■ TO DO: Count lines holding the string "model" in the data that follows. Reply with one number only.

■ SOURCE RECORDS:
------------------------------
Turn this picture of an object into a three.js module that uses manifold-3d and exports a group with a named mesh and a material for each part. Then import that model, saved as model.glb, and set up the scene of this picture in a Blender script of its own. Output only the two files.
------------------------------
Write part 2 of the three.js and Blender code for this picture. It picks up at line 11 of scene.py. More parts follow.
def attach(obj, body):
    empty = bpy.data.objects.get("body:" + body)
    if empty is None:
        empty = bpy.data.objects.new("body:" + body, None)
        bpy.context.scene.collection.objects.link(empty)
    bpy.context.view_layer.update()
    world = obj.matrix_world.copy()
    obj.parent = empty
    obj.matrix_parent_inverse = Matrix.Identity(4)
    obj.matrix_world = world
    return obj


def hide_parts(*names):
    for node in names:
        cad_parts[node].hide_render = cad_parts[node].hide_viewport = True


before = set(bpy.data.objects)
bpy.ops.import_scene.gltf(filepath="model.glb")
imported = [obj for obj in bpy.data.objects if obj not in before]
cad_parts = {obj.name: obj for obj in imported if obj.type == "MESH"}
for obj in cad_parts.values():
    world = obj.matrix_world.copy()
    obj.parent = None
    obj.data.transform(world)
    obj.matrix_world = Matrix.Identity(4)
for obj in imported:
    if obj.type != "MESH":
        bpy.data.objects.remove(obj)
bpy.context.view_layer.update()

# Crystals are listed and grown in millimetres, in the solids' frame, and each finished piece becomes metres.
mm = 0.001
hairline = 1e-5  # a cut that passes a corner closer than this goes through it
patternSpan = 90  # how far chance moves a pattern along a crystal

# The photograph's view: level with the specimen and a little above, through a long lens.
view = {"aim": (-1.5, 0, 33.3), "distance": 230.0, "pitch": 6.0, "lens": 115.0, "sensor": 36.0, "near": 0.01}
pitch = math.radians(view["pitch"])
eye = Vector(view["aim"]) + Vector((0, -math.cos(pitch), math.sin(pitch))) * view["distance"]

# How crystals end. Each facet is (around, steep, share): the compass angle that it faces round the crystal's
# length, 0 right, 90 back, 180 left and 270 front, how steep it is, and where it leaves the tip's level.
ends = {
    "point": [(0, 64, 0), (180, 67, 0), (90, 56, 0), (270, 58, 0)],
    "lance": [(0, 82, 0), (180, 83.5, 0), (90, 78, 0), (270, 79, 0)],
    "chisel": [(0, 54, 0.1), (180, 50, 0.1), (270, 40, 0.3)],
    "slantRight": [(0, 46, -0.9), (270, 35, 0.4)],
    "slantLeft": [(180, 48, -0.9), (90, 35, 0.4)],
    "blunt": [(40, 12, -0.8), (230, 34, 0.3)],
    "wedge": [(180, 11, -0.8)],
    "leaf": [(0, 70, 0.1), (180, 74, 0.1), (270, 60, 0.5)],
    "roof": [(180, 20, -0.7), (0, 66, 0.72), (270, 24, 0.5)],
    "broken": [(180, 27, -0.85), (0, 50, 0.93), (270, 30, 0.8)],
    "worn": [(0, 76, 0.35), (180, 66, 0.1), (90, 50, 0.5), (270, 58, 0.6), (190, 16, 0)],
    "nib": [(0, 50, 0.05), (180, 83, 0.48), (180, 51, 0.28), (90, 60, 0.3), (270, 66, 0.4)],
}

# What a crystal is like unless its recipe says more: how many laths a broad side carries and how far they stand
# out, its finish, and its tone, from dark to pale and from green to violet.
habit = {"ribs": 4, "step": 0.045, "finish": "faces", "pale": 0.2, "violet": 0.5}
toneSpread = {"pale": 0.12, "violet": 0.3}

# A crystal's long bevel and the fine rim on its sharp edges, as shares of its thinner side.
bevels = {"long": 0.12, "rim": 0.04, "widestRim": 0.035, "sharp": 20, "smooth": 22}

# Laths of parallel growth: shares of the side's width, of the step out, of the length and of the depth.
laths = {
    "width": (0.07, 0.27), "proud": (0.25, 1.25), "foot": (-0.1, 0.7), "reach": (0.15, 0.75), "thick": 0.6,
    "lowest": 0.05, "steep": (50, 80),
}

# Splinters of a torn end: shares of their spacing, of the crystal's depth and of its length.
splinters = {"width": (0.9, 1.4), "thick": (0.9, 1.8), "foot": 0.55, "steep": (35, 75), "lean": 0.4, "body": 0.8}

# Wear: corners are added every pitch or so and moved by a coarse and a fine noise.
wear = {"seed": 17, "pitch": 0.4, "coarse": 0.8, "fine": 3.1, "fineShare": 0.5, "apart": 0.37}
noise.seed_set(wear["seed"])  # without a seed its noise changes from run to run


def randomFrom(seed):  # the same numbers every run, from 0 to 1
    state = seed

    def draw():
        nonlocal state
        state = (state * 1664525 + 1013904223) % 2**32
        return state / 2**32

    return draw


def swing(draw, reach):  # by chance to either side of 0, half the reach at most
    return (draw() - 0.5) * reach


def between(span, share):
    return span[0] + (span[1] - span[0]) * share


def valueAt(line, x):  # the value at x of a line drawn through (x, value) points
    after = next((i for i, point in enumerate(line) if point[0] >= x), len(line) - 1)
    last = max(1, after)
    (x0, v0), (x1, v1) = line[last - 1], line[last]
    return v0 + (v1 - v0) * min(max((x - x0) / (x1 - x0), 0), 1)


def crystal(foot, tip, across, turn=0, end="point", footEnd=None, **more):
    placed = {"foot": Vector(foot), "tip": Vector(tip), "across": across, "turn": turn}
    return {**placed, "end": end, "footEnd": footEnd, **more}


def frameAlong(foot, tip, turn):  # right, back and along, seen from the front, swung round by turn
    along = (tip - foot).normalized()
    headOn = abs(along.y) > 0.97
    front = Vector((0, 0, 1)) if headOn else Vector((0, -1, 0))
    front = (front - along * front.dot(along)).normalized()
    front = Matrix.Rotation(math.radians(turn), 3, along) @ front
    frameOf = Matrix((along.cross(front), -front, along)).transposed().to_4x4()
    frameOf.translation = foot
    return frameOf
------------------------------
■ RESPONSE TO THE TASK: 2